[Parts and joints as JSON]
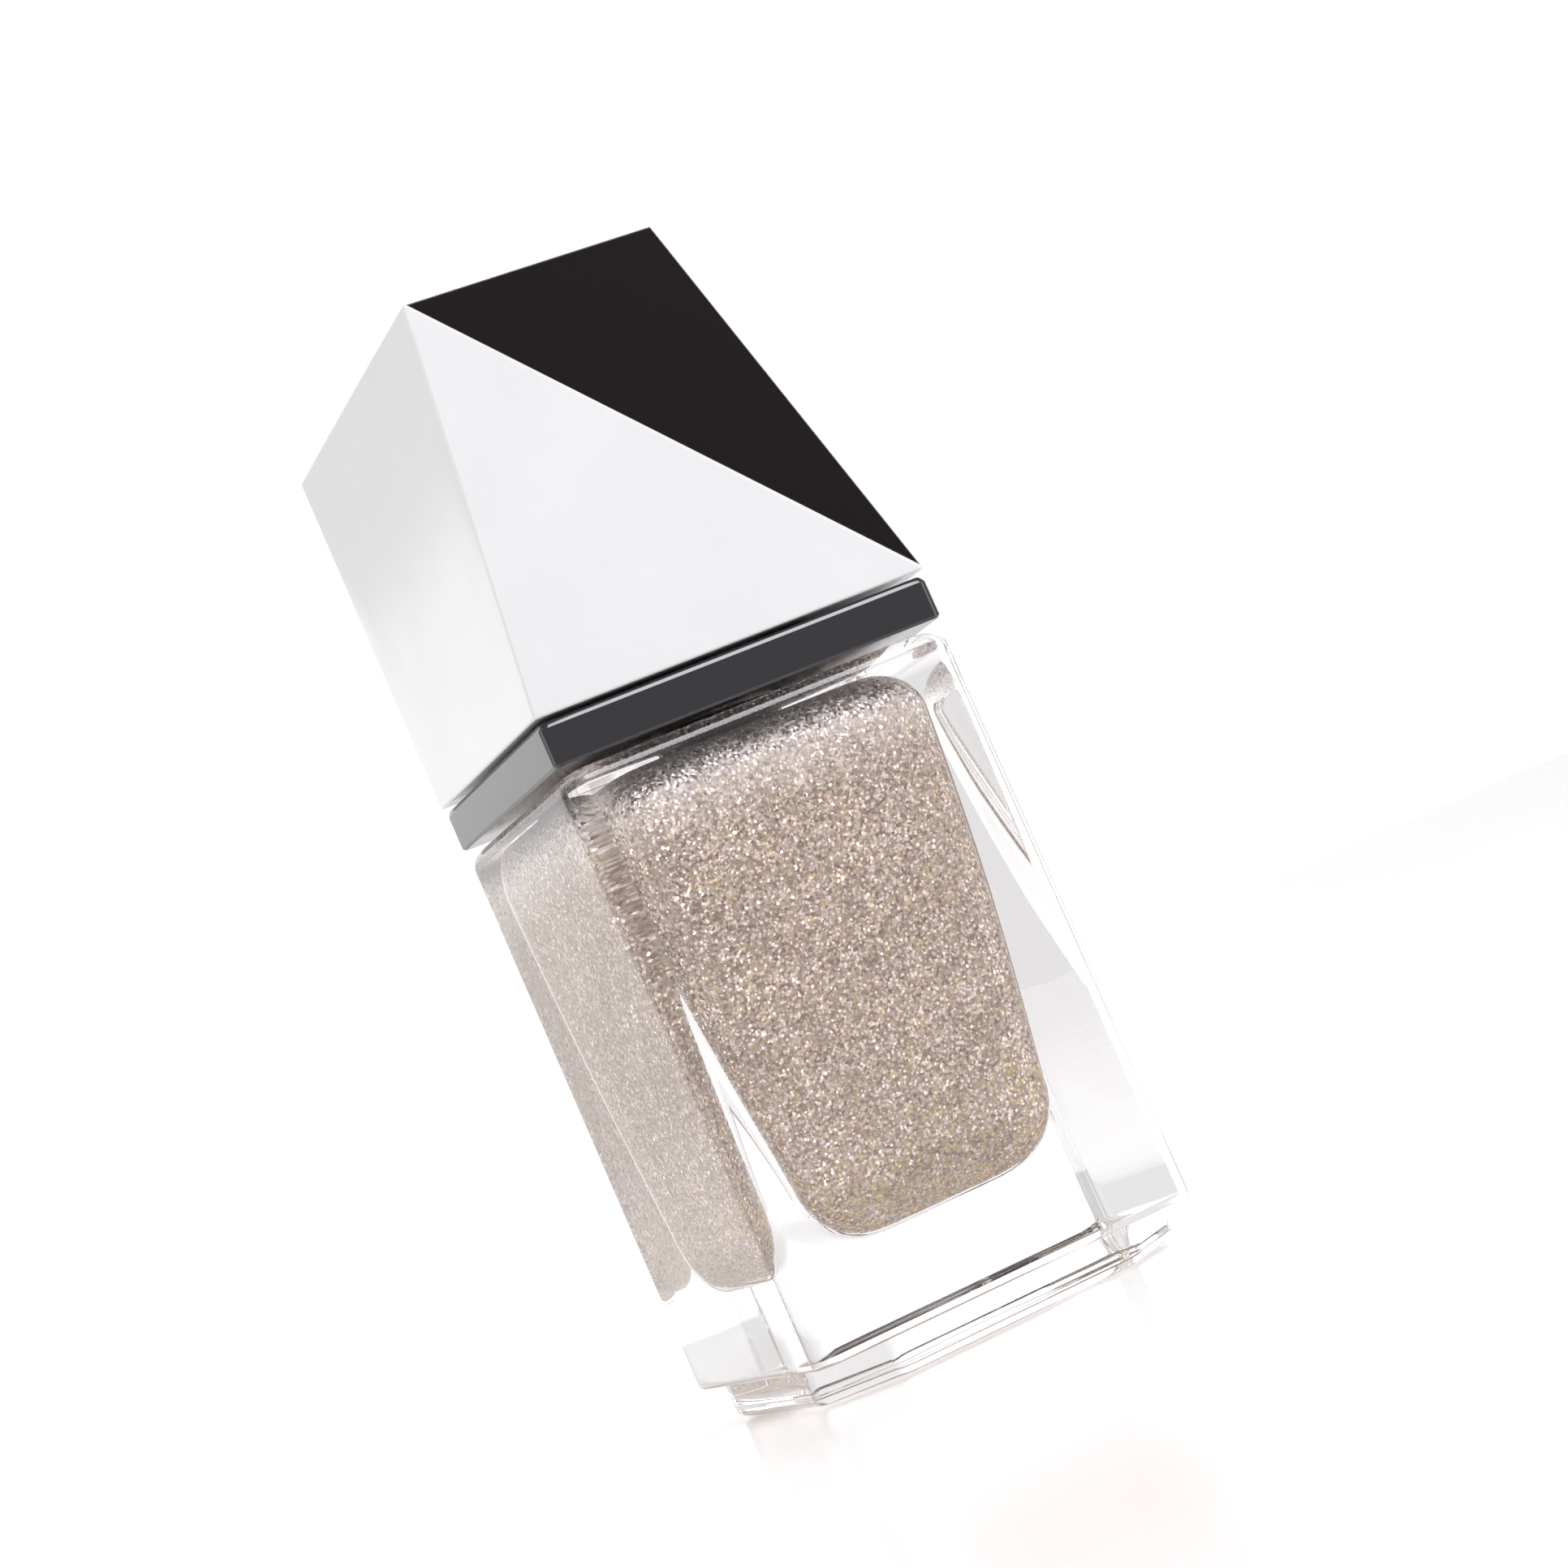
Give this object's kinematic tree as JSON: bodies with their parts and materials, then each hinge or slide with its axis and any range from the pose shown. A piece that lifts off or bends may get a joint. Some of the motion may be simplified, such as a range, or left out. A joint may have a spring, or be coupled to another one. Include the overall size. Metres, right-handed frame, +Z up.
{
  "type": "nail polish bottle",
  "caption": "Square glass nail polish bottle with a faceted two-tone screw cap, a square collar, an internal brush and glitter polish.",
  "frame": {"origin": "centre of the base that the bottle stands on", "axes": "+Z up along the bottle's axis, -Y towards the front with the white triangle, +X to the right of that front"},
  "size_m": [0.025, 0.025, 0.0693],
  "materials": {
    "clear_glass": "polished clear",
    "glitter_polish": "champagne silver glitter in clear lacquer",
    "steel": "polished",
    "liner_foam": "matte foam",
    "stem_plastic": "satin",
    "nylon": "soft filaments",
    "inner_cap_plastic": "satin",
    "black_collar": "high gloss",
    "white_gloss": "high gloss lacquer",
    "black_gloss": "high gloss lacquer"
  },
  "bodies": {
    "bottle": {"glass_bottle": "clear_glass", "nail_polish": "glitter_polish", "mixing_ball_1": "steel", "mixing_ball_2": "steel"},
    "liner": {"sealing_liner": "liner_foam"},
    "brush": {"brush_stem": "stem_plastic", "brush_bristles": "nylon", "bristle_anchor": "steel"},
    "cap": {"inner_cap": "inner_cap_plastic", "collar": "black_collar", "cap_shell": "white_gloss", "facet_panel": "black_gloss"}
  },
  "joints": [
    {"name": "brush_withdraw", "type": "slide", "parent": "bottle", "child": "liner", "axis": [0, 0, 1], "range_m": [0, 0.046]},
    {"name": "cap_rise", "type": "slide", "parent": "liner", "child": "brush", "axis": [0, 0, 1], "range_m": [0, 0.00266]},
    {"name": "cap_turn", "type": "hinge", "parent": "brush", "child": "cap", "pos_m": [0, 0, 0.045], "axis": [0, 0, 1], "range_deg": [0, 450]}
  ],
  "couplings": [
    {"joint": "cap_rise", "follows": "cap_turn", "m_per_rad": 0.00033741}
  ]
}
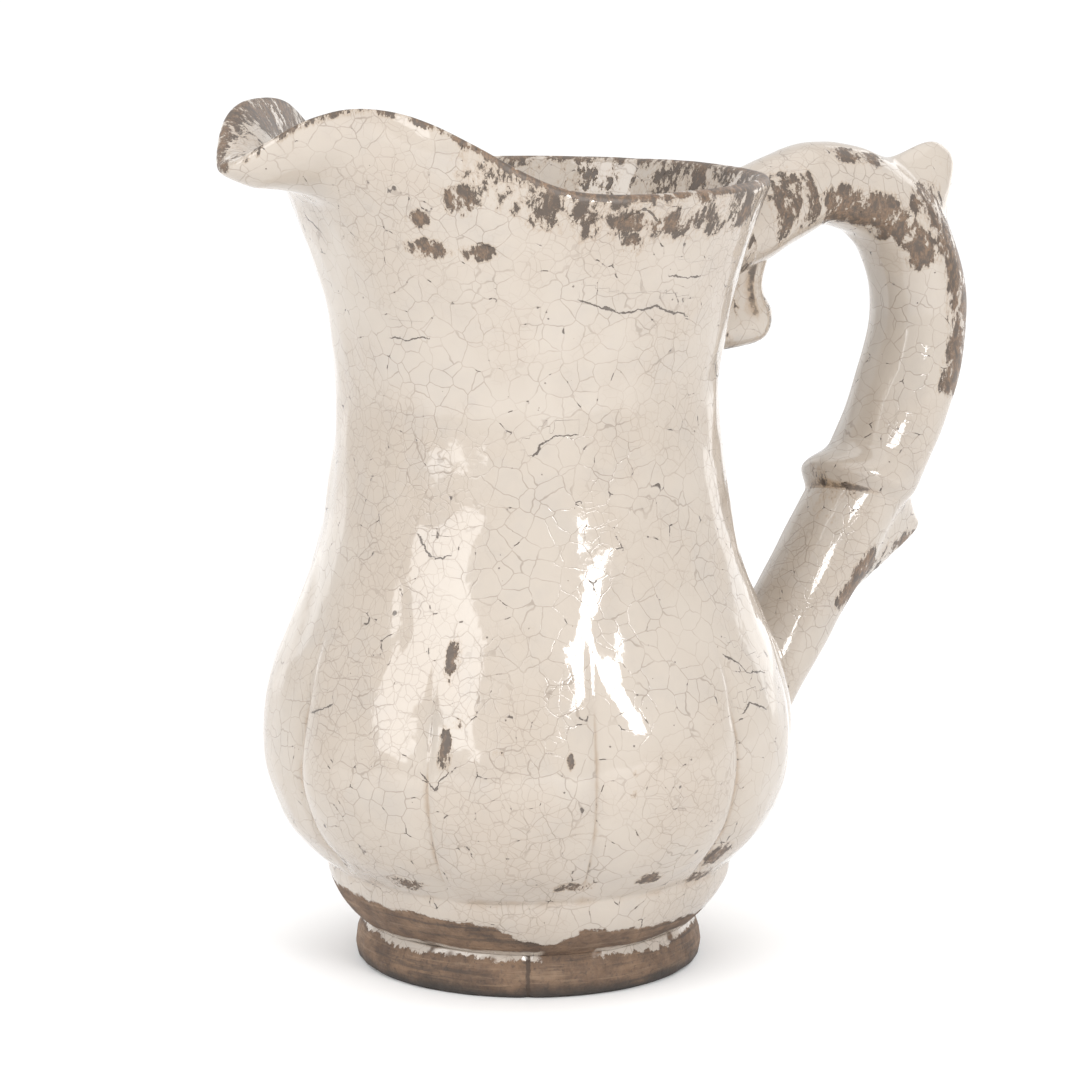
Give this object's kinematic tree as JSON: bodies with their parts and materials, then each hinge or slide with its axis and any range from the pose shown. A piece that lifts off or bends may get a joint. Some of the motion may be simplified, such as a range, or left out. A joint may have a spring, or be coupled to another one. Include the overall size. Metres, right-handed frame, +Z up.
{
  "type": "ceramic pitcher",
  "caption": "Glazed earthenware pitcher for pouring: a baluster vase with a lobed belly on a foot ring, a beaked spout and an applied scroll handle with a thumb rest.",
  "frame": {"origin": "centre of the foot ring on the resting plane", "axes": "+Z up; the spout points along -X and the handle along +X, so the handle lies in the XZ plane; +Y is the pitcher's width"},
  "size_m": [0.3042, 0.1852, 0.2993],
  "materials": {
    "crackle_glaze": "glossy ivory crackle glaze with brown wear",
    "bare_clay": "matte unglazed brown clay"
  },
  "bodies": {
    "root": {"foot_ring": "bare_clay", "base_slab": "bare_clay", "body": "crackle_glaze", "spout": "crackle_glaze", "handle": "crackle_glaze", "thumb_rest": "crackle_glaze", "handle_collar": "crackle_glaze", "handle_spur": "crackle_glaze", "drop_terminal": "crackle_glaze", "upper_luting": "crackle_glaze", "lower_luting": "crackle_glaze"}
  },
  "joints": []
}
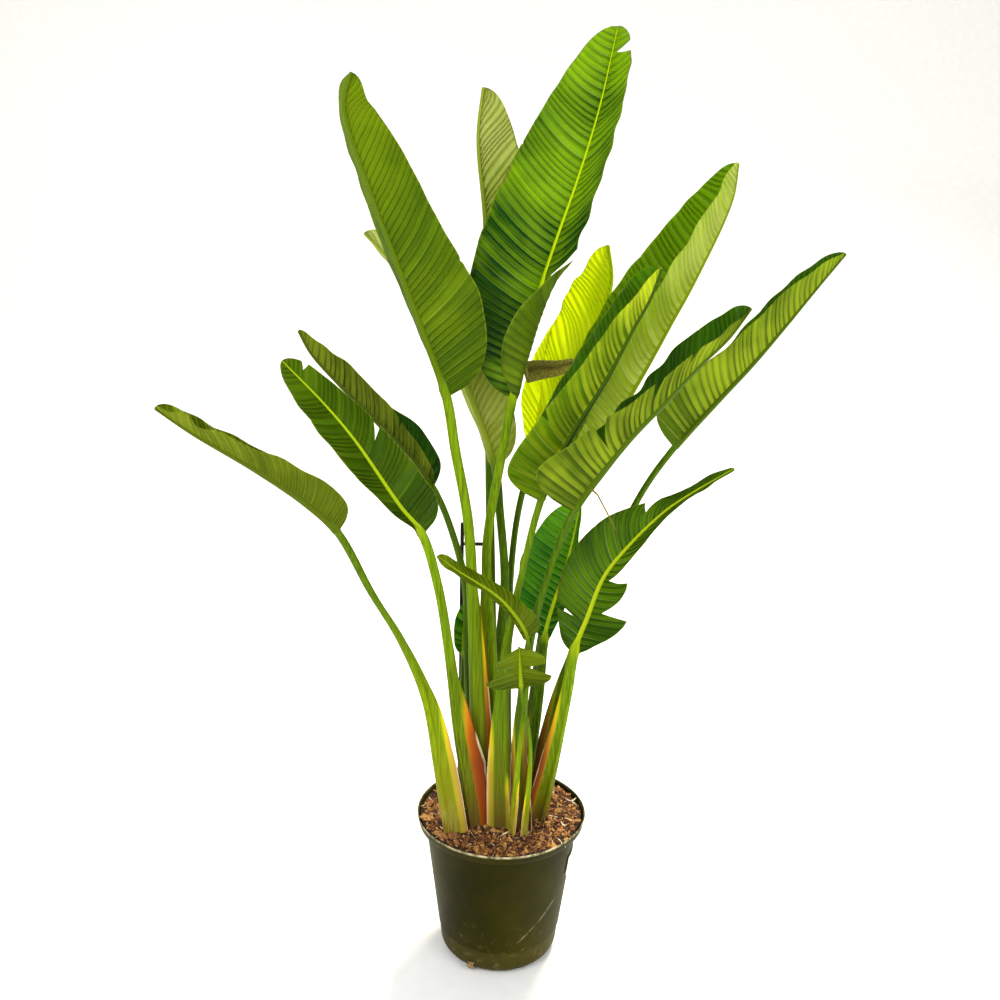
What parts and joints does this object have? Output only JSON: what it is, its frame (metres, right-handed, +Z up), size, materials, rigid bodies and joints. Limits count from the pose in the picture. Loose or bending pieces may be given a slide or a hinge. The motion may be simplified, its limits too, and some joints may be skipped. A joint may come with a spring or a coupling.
{
  "type": "potted plant",
  "caption": "Potted bird of paradise: long stalks with large torn paddle leaves in a round plastic nursery pot filled with bark soil.",
  "frame": {"origin": "middle of the pot's underside, which stands on the ground", "axes": "+Z up along the stalks; -Y towards the side from which the clump is meant to be seen; +X to the right as seen from there"},
  "size_m": [0.928, 0.3722, 1.42],
  "materials": {
    "pot_plastic": "satin",
    "soil": "rough",
    "support_plastic": "satin",
    "leaf": "satin"
  },
  "bodies": {
    "root": {"pot": "pot_plastic", "soil": "soil", "support_frame": "support_plastic", "leaf_tall_left": "leaf", "leaf_back_narrow": "leaf", "leaf_tallest": "leaf", "leaf_behind_tall": "leaf", "leaf_bright": "leaf", "leaf_right_large": "leaf", "leaf_right_lobed": "leaf", "leaf_right_torn": "leaf", "leaf_far_right": "leaf", "leaf_low_right": "leaf", "leaf_low_middle": "leaf", "leaf_small_folded": "leaf", "leaf_small_crescent": "leaf", "leaf_far_left": "leaf", "leaf_left_open": "leaf", "leaf_left_back": "leaf", "leaf_young": "leaf"}
  },
  "joints": []
}
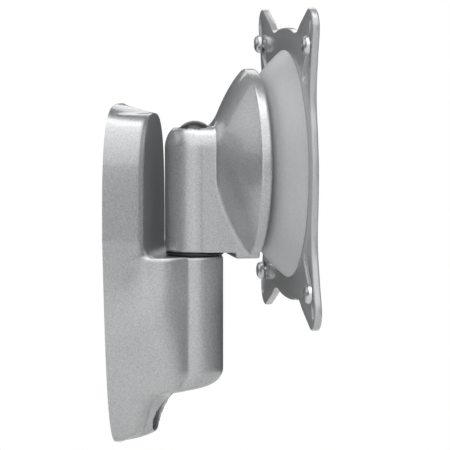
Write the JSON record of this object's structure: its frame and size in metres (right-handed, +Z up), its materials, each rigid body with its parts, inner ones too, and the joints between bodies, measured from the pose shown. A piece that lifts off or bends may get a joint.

INSTRUCTION
Transcribe the whole listing exactly. Pictures stay out of your copy.

RIGHT ANSWER
Give this object's kinematic tree as JSON: bodies with their parts and materials, then each hinge or slide with its axis and any range from the pose shown. A piece that lifts off or bends may get a joint. Some of the motion may be simplified, such as a range, or left out. A joint may have a spring, or be coupled to another one. Include the overall size. Metres, right-handed frame, +Z up.
{
  "type": "nail polish bottle",
  "caption": "Square glass nail polish bottle with a faceted two-tone screw cap, a square collar, an internal brush and glitter polish.",
  "frame": {"origin": "centre of the base that the bottle stands on", "axes": "+Z up along the bottle's axis, -Y towards the front with the white triangle, +X to the right of that front"},
  "size_m": [0.025, 0.025, 0.0693],
  "materials": {
    "clear_glass": "polished clear",
    "glitter_polish": "champagne silver glitter in clear lacquer",
    "steel": "polished",
    "liner_foam": "matte foam",
    "stem_plastic": "satin",
    "nylon": "soft filaments",
    "inner_cap_plastic": "satin",
    "black_collar": "high gloss",
    "white_gloss": "high gloss lacquer",
    "black_gloss": "high gloss lacquer"
  },
  "bodies": {
    "bottle": {"glass_bottle": "clear_glass", "nail_polish": "glitter_polish", "mixing_ball_1": "steel", "mixing_ball_2": "steel"},
    "liner": {"sealing_liner": "liner_foam"},
    "brush": {"brush_stem": "stem_plastic", "brush_bristles": "nylon", "bristle_anchor": "steel"},
    "cap": {"inner_cap": "inner_cap_plastic", "collar": "black_collar", "cap_shell": "white_gloss", "facet_panel": "black_gloss"}
  },
  "joints": [
    {"name": "brush_withdraw", "type": "slide", "parent": "bottle", "child": "liner", "axis": [0, 0, 1], "range_m": [0, 0.046]},
    {"name": "cap_rise", "type": "slide", "parent": "liner", "child": "brush", "axis": [0, 0, 1], "range_m": [0, 0.00266]},
    {"name": "cap_turn", "type": "hinge", "parent": "brush", "child": "cap", "pos_m": [0, 0, 0.045], "axis": [0, 0, 1], "range_deg": [0, 450]}
  ],
  "couplings": [
    {"joint": "cap_rise", "follows": "cap_turn", "m_per_rad": 0.00033741}
  ]
}
Give this object's kinematic tree as JSON: bodies with their parts and materials, then each hinge or slide with its axis and any range from the pose shown. A piece that lifts off or bends may get a joint. Some of the motion may be simplified, such as a range, or left out. A joint may have a spring, or be coupled to another one. Include the overall size. Metres, right-handed frame, +Z up.
{
  "type": "ceramic pitcher",
  "caption": "Glazed earthenware pitcher for pouring: a baluster vase with a lobed belly on a foot ring, a beaked spout and an applied scroll handle with a thumb rest.",
  "frame": {"origin": "centre of the foot ring on the resting plane", "axes": "+Z up; the spout points along -X and the handle along +X, so the handle lies in the XZ plane; +Y is the pitcher's width"},
  "size_m": [0.3042, 0.1852, 0.2993],
  "materials": {
    "crackle_glaze": "glossy ivory crackle glaze with brown wear",
    "bare_clay": "matte unglazed brown clay"
  },
  "bodies": {
    "root": {"foot_ring": "bare_clay", "base_slab": "bare_clay", "body": "crackle_glaze", "spout": "crackle_glaze", "handle": "crackle_glaze", "thumb_rest": "crackle_glaze", "handle_collar": "crackle_glaze", "handle_spur": "crackle_glaze", "drop_terminal": "crackle_glaze", "upper_luting": "crackle_glaze", "lower_luting": "crackle_glaze"}
  },
  "joints": []
}
What parts and joints does this object have? Output only JSON: what it is, its frame (metres, right-handed, +Z up), size, materials, rigid bodies and joints. Limits count from the pose in the picture. Loose or bending pieces may be given a slide or a hinge. The motion may be simplified, its limits too, and some joints may be skipped. A joint may come with a spring or a coupling.
{
  "type": "potted plant",
  "caption": "Potted bird of paradise: long stalks with large torn paddle leaves in a round plastic nursery pot filled with bark soil.",
  "frame": {"origin": "middle of the pot's underside, which stands on the ground", "axes": "+Z up along the stalks; -Y towards the side from which the clump is meant to be seen; +X to the right as seen from there"},
  "size_m": [0.928, 0.3722, 1.42],
  "materials": {
    "pot_plastic": "satin",
    "soil": "rough",
    "support_plastic": "satin",
    "leaf": "satin"
  },
  "bodies": {
    "root": {"pot": "pot_plastic", "soil": "soil", "support_frame": "support_plastic", "leaf_tall_left": "leaf", "leaf_back_narrow": "leaf", "leaf_tallest": "leaf", "leaf_behind_tall": "leaf", "leaf_bright": "leaf", "leaf_right_large": "leaf", "leaf_right_lobed": "leaf", "leaf_right_torn": "leaf", "leaf_far_right": "leaf", "leaf_low_right": "leaf", "leaf_low_middle": "leaf", "leaf_small_folded": "leaf", "leaf_small_crescent": "leaf", "leaf_far_left": "leaf", "leaf_left_open": "leaf", "leaf_left_back": "leaf", "leaf_young": "leaf"}
  },
  "joints": []
}
Write the JSON record of this object's structure: its frame and size in metres (right-handed, +Z up), its materials, each rigid body with its parts, inner ones too, and the joints between bodies, measured from the pose shown. A piece that lifts off or bends may get a joint.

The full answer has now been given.